Esta existencia pasajera no permite al sujeto construir un sí mismo fuera de las tendencias. Se está en un constante devenir, en el cual, tanto la corporalidad como la vestimenta nunca pueden asentarse. Es decir, uno se agota en la maleabilidad del cuerpo y de la vestimenta; se desdibuja el cuerpo y, a la par, la moda a causa de la normatividad espaciotemporal. En Vigilar y castigar, Foucault entiende que el cuerpo se reduce a una materia moldeable según las necesidades del dispositivo. Dispositivo es la red de relaciones entre elementos heterogéneos (discursivos y no-discursivos) que responde ante una urgencia y pasa por un proceso de sobredeterminación. Por ejemplo, el soldado que es una materia blanda la cual se transforma en un cuerpo estoico, musculoso, que no sólo está revestido por una armadura, sino que se vuelve una armadura. Así también entre el cuerpo y la indumentaria se borran sus diferencias. El cuerpo al ser maleable puede ser alterado y dicha alteridad abona al anhelo de juventud que se encuentra en los cánones propios de la moda, aquellos que instrumentalizan al cuerpo con la finalidad de preservar al sujeto —cuerpo y vestimenta—. El sujeto —cuerpo y vestimenta— existe sólo dentro de la contingencia; el cuerpo se adecúa a lo que es hegemónico y la ropa a lo que está de moda.

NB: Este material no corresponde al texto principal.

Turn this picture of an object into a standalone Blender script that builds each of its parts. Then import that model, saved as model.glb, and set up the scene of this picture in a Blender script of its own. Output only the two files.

En este punto la alteridad ya no tiene lugar en la corporalidad pues se borra la distancia entre ver y ser visto que constituía al cuerpo vivo según Merleau-Ponty. Esto suscita dos situaciones: primero, el sujeto deja de experimentarse a sí mismo, ya que sólo se experimenta a partir de un tercero que lo constituye. Segundo, el sujeto se vuelca sobre sí ocasionando un desinterés ante la interpretación de lo otro y un ansía de funcionalidad que radica en que el yo se vuelve sus atributos, perdiendo su anclaje como sujeto. Ambas situaciones eliminan al sujeto, pues se vuelca en sus atributos y en la mirada del otro, volviéndose nada.